The Cumming-Forsyth County Chamber of Commerce's Quality of Life Council is made up of about 18 volunteers from various areas of the community.

"It's very rare to find communities doing anything like this," said James McCoy, a council member and president of the chamber.

"Most communities will talk about quality of life. But what will really separate us is that we're not just talking about it, but we'll be able to actually define and measure our quality of life."

The council was formed as a result of the chamber's Envision 2030 process, which through meetings and surveys in 2007 gave residents a chance to share their desires for Forsyth's future.

"Envision 2030 called for a council of representatives from a cross section of our community to document and measure quality of life," McCoy said.

The council has met about once a month since early 2008. Its first action was to survey residents on quality of life.

"We had about 800 people to respond," McCoy said. "From there, we narrowed down their answers into like areas. We came up with about a dozen areas that are important to people in Forsyth County."

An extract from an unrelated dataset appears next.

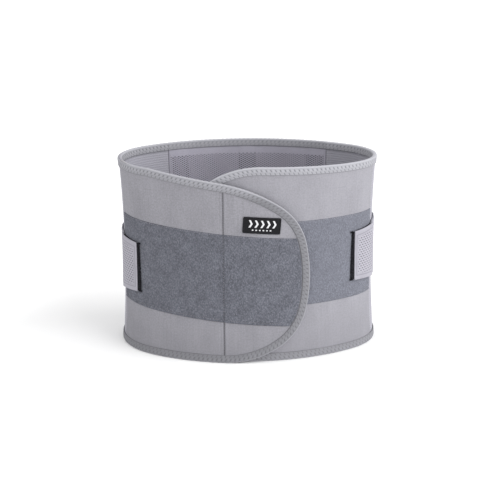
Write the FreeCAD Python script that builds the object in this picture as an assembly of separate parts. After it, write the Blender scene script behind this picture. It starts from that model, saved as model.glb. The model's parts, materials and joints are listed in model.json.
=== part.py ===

Those areas ranged from transportation and public safety to strong schools and health care.

In the months since, the council has met with stakeholders from each of the areas to determine concrete measures.

Terry Smith, a lifelong resident who serves on the council, said the group is now charged with determining "a baseline of different measures."

"We'll draw up a report for each area that shows where we are now and then every year to two years we'll go back and review the statistics to see where we are," he said.

"The Quality of Life Council doesn't have any power to change anything. We're hoping those involved in each area will say, 'We're not going too good here,' or 'We need to put more effort into this.'"

McCoy said the council's final reports likely will be complete by fall.

Smith noted that the findings will be "excellent sales tools" for attracting business and industry.

"There's only two or three of these councils around the nation, at least that we're aware of," Smith said. "It's almost a novel idea.

"If we can pull this off and keep going with it, it'll be a real feather in Forsyth County's cap."